I do not find in the circumstances of this case that the conduct of the Claimant’s lawyers was such that the action was conducted, or the circumstances were such, that it was out of the norm in a way which justifies an order for indemnity costs.
Payment on account
The parties were agreed that a payment on account of costs should be made. Applying the principles in MacInnes, the Defendant sought £312,700.75, being the approved budget in the sum of £344,082, less 10% bringing that sum down to £309,673.80 and then adding interest at 4% of £12,386.96, payable with 21 days.
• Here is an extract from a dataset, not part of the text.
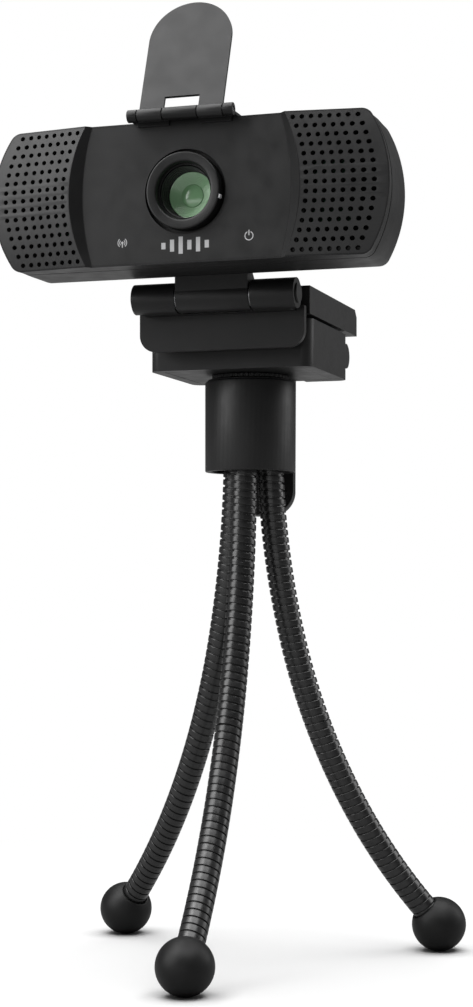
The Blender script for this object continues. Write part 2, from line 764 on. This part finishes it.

The Claimant seeks a reduction of 20% to take into account of the fact that there was not a mediation which had been part of the budgeted costs. The Defendant objects to further reduction as the budgeted figure was for all forms of ADR. There is no justification to consider individual phases to reduce further. Any adjustment can be dealt with at Detailed Assessment.
Decision
In my judgment, the starting point for assessment of a reasonable sum is a 10% reduction. I do not accept that it is reasonable or proportionate to increase the percentage reduction further in this case. Mediation did not take place, but other forms of ADR did. Interest will run on the costs payable. I accept that 4% interest on prejudgment costs is a reasonable percentage. I award interim costs in the sum of £309,673.80 plus interest at 4%.